The dllhello example that ships with OWL in BC 2.0 and 3.0
is a good demonstration of creating the required TModule object
an OWL Dll needs, and of using an Object Window alias.  It works as a good
model for many Dll's that use OWL, but falls short in a couple of specific
situations.

One of these situations occurs when the Dll acts as a server for several
different EXE's.  A second is when the window, that is being aliased,
persists after the Dll has been unloaded.

The first situation refers to a case where two or more EXE's link to
the same Dll and will be running simultaneously.  The traditional dllhello
example poses a problem for this scenario because of one fact about
Dll's, they do not own the memory which they allocate.  That is, if
a Dll calls GlobalAlloc, then that memory is considered to be owned
by the EXE task current at that time.  When that EXE is
terminated, the memory it used is freed; any subsequent references
to the freed memory will cause a general protection fault (GP fault).

So consider this scenario: EXE A and EXE B both link to dllhello.  EXE A
loads up.  Along with it, Dllhello is loaded.  The memory allocation
it does in LibMain is considered, by Windows, to be owned by EXE A.
It allocates a TModule in LibMain as follows:

	DLLHelloLib = new TModule("DLLHello", hInstance, lpCmdLine);

The TModule constructor also does the following:

  lpCmdLine = _fstrdup(ACmdLine? ACmdLine: "");

So, _fstrdup will allocate the required memory to copy the command line
string.

To Windows, the allocated memory has been accessed on behalf of EXE A.
Now suppose EXE B gets run.  Since dllhello is already loaded, LibMain does not
get called.  Then, EXE A is closed.  The allocated memory for the
TModule and the command line is freed.  The next time EXE B uses
the Dll's function CreateDLLWindow, there will be a GP fault since that
function uses the pointer to the TModule, that was freed upon the closing of EXE A.
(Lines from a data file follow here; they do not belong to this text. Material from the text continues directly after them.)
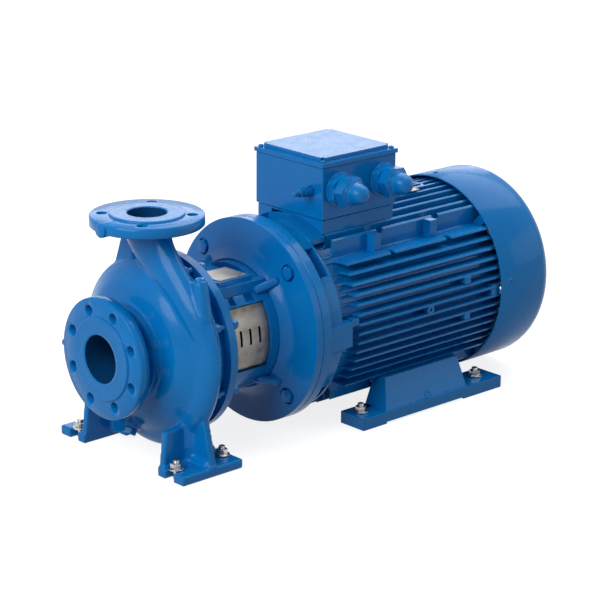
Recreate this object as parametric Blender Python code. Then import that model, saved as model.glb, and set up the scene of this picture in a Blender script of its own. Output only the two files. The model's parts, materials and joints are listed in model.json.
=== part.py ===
"""Close-coupled end-suction pump with a flanged, footed motor.

The pump stands on the floor at z = 0. Stations along the shaft are measured from the
suction face, and one empty moves the whole set so that the origin is under its middle.
"""

import math

import bmesh
import bpy
from mathutils import Matrix, Vector

# Overall pump sizes
SHAFT_HEIGHT = 0.180
SUCTION_TO_DISCHARGE = 0.100
SHAFT_TO_DISCHARGE = 0.225
GAP = 0.0003

# Suction flange
SUCTION_BORE = 0.080
SUCTION_FLANGE_DIAMETER = 0.200
SUCTION_FLANGE_THICKNESS = 0.022
SUCTION_FACE_DIAMETER = 0.138
SUCTION_BOLT_CIRCLE = 0.160
SUCTION_HOLES = 8

# Discharge flange
DISCHARGE_BORE = 0.065
DISCHARGE_FLANGE_DIAMETER = 0.185
DISCHARGE_FLANGE_THICKNESS = 0.020
DISCHARGE_FACE_DIAMETER = 0.122
DISCHARGE_BOLT_CIRCLE = 0.145
DISCHARGE_HOLES = 4

FLANGE_FACE_RAISE = 0.003
FLANGE_HOLE = 0.018

# Casing
CASING_DEPTH = 0.126
CASING_WALL = 0.009
SCROLL_START_RADIUS = 0.147
SCROLL_END_RADIUS = 0.170
SCROLL_HALF_WIDTH = 0.021
SCROLL_BASE_RADIUS = 0.130
SCROLL_OFFSET = 0.003
CASING_RIM_RADIUS = 0.1515
CASING_RIM_LENGTH = 0.009
CASING_MOUTH_RADIUS = 0.1195
CASING_SIDES = 36
NECK_WALL = 0.0105
NECK_ROUND_SHARE = 0.30
NECK_TOP_BEND = 0.075
NECK_LOWER_BEND = 0.092
NECK_END_DEPTH = 0.030

# The casing's walls, as shares of its depth and of the scroll's base radius
FRONT_WALL_SHARES = (
    (0.397, 0.577),
    (0.425, 0.577),
    (0.429, 0.631),
    (0.460, 0.662),
    (0.516, 0.862),
    (0.643, 1.046),
    (0.671, 1.074),
)
INNER_WALL_SHARES = ((0.635, 0.862), (0.540, 0.654), (0.492, 0.400))

# Bosses and nubs of the casing
VENT_BOSS_X = 0.110
VENT_BOSS_Y = -0.1175
VENT_BOSS_TOP = 0.1350
VENT_BOSS_LENGTH = 0.060
VENT_BOSS_RADIUS = 0.012
VENT_PLUG_RADIUS = 0.0085
VENT_PLUG_HEIGHT = 0.004
DRAIN_BOSS_X = 0.088
DRAIN_BOSS_Y = 0.0085
DRAIN_BOSS_DROP = 0.098
DRAIN_BOSS_RUN = (-0.020, 0.0, -0.036)
DRAIN_BOSS_RADIUS = 0.015
DRAIN_PLUG_RADIUS = 0.0095
DRAIN_PLUG_HEIGHT = 0.009
GAUGE_NUB_RADIUS = 0.007
GAUGE_NUB_REACH = 0.009
FLANGE_LUG_RADIUS = 0.0115
FLANGE_LUG_REACH = 0.004

# Casing bolts, which also hold the lantern
CASING_BOLTS = 8
CASING_BOLT_CIRCLE = 0.285
CASING_BOLT_DIAMETER = 0.010
CASING_BOLT_DEPTH = 0.014
CASING_NUT_RADIUS = 0.0085
CASING_NUT_HEIGHT = 0.0085
CASING_STUD_END = 0.012

# Casing cover, impeller and shaft
COVER_RADIUS = 0.1345
COVER_SPIGOT_DEPTH = 0.008
COVER_THICKNESS = 0.020
COVER_HUB_RADIUS = 0.080
COVER_HUB_DEPTH = 0.030
SEAL_WALL = 0.016
IMPELLER_RADIUS = 0.104
IMPELLER_DEPTH = 0.044
IMPELLER_CLEARANCE = 0.004
IMPELLER_PLATE = 0.006
IMPELLER_HUB_WALL = 0.007
IMPELLER_VANES = 6
VANE_THICKNESS = 0.0044
SHAFT_DIAMETER = 0.032

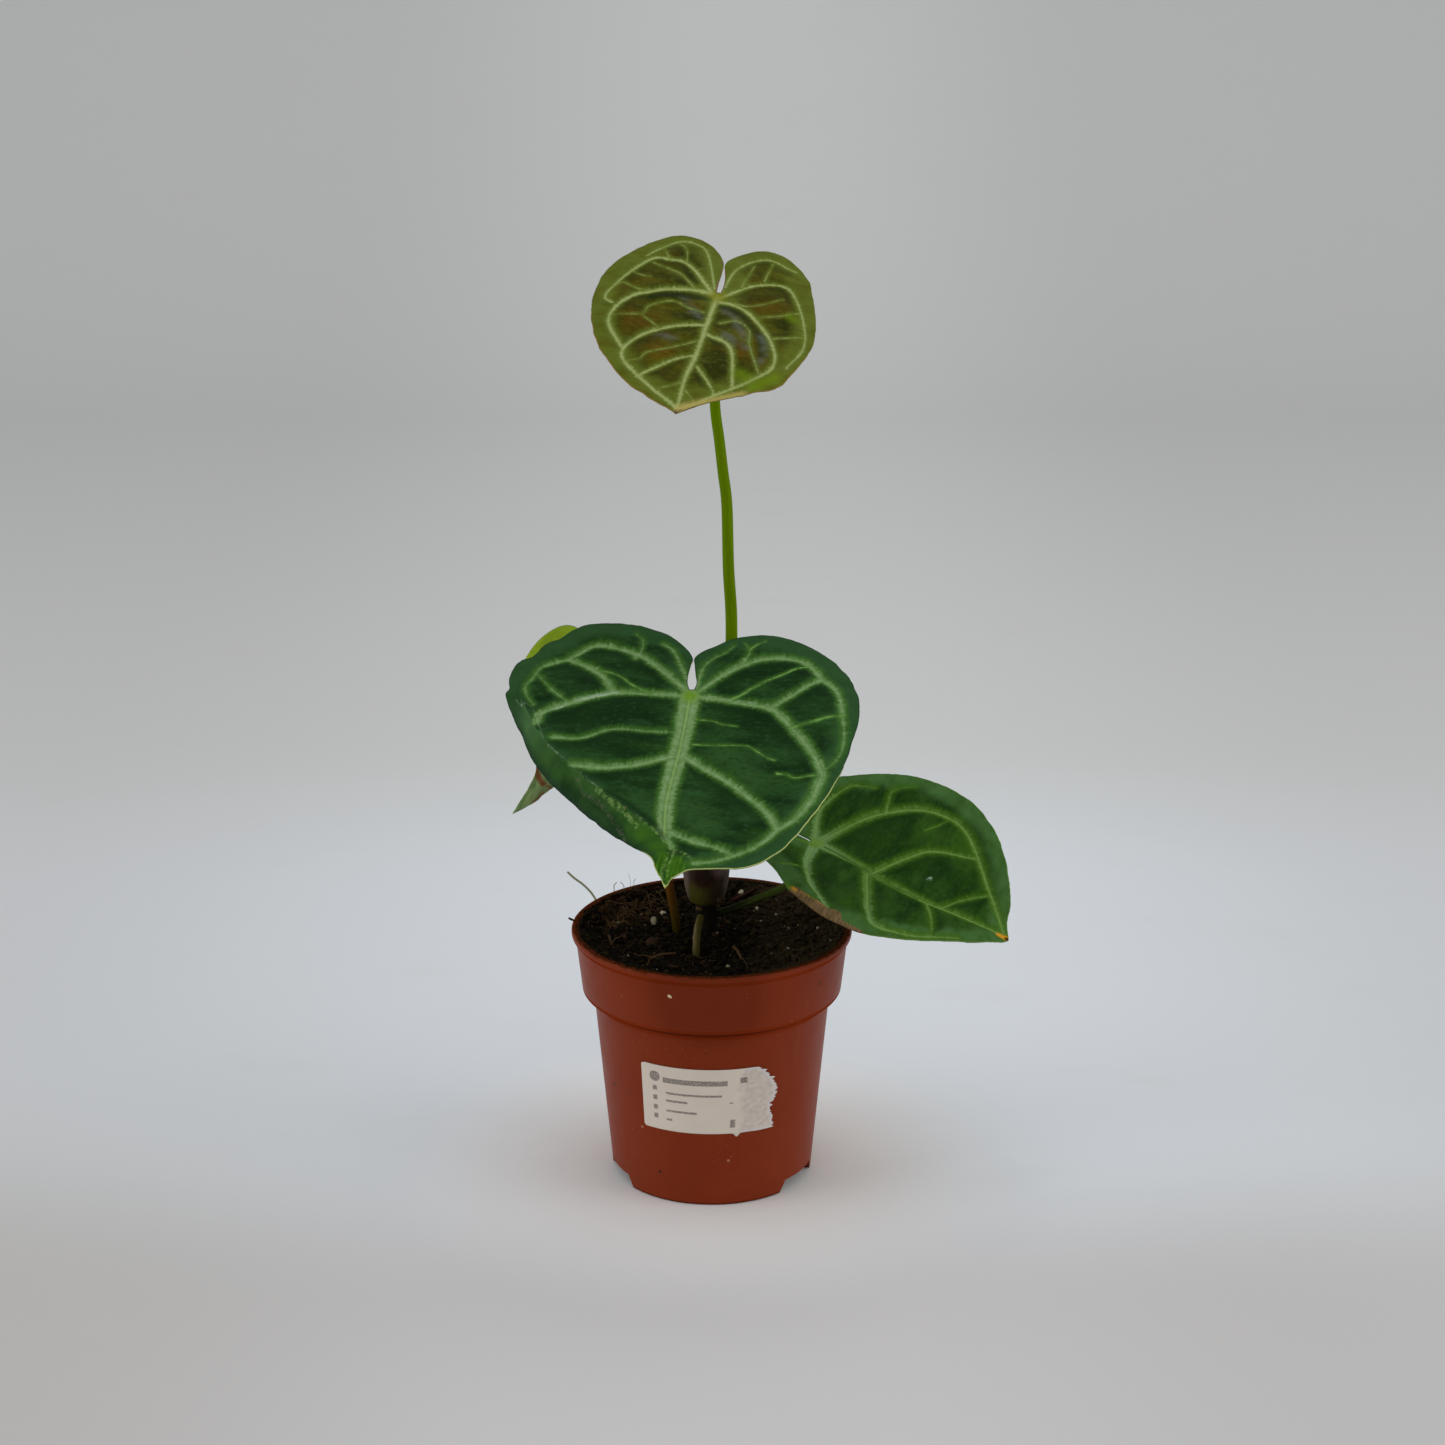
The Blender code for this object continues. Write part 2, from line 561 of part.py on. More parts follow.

There are two solutions to this problem.  Memory for the Dll, the TModule and the
saved command line string could be allocated from the Dll's local
heap. Or, global memory can be allocated as shared memory. Shared memory allocated
in a Dll is not automatically freed until the Dll is unloaded, as it is
considered a part owner.

The solution used in this example is to allocate the memory from
the Dll's local heap.  This is done by overloading the new operator
for a descendent of the TModule class.

The next situation where dllhello has shortcomings occurs when the window
dllhello is aliasing persists after the Dll is unloaded.  The key things
the CreateDllWindow function does are the following:

  AParentAlias = DLLHelloLib->GetParentObject(ParentHWnd);
  TheWindow = new TWindow(AParentAlias, "Hello from a DLL!", DLLHelloLib);

The GetParentObject returns a TWindow alias around
ParentHWnd (which is an HWND).  Part of what this does is subclass
the window. That is, it installs its own WndProc in ParentHWnd
via the following code in the TWindow( HWND, PTModule ) constructor:

  DefaultProc = (WNDPROC) SetWindowLong(AnHWindow, GWL_WNDPROC,
										  (DWORD)GetInstance());

This means that any messages which the parent window receives now go
through code in dllhello.  If dllhello is unloaded after a call to
CreateDllWindow, and the window it was aliasing still exists, then
there will most likely be a GP fault the next time a message comes
for that window.  This is because the message will be routed to
the WndProc in DllHello which no longer exists.

The simplest way to work around this is to restore the old WndProc
right after creating the Object Window Alias.  We will do that in the following example.
The disadvantage is that we cannot trap messages to the parent anymore.
There is no need to do that in dllhello.cpp, but a different application
might want to derive something from TWindow and use it as an alias for an existing window.

If one needs to subclass an aliased window, and that window is going
to exist after the aliasing window goes away (for example the window
is the main window in Object Vision), then one must ensure that the
old WndProc is restored.  Keep in mind though, that at the point when
you wish to restore the old wndProc, someone else may be subclassing
you.  That is messages for the window are being routed to some other
module that is in turn calling you.  Restoring the original WndProc
would disable that modules sub classing.

When looking at ways to restore the old WndProc, you cannot just delete
the object Window Alias, because our destructor
does not restore the old WndProc.  This is true up to and including
BC++ 3.1. This may change in the future.

One could look at adding it to the destructor of a derived TWindow object,
or WEP code for a Dll.  WEP is called at a sensitive point in Windows,
and it adviseable to do as little as possible there.

This zip file includes a project for building dllhello, and calldll.
Calldll has been changed only to provide a test function to display
the command line string in dllhello (which will be null in this example).

One will need to change the include and lib directories specified under
options | directories, and the location of owl.def in the calldll project.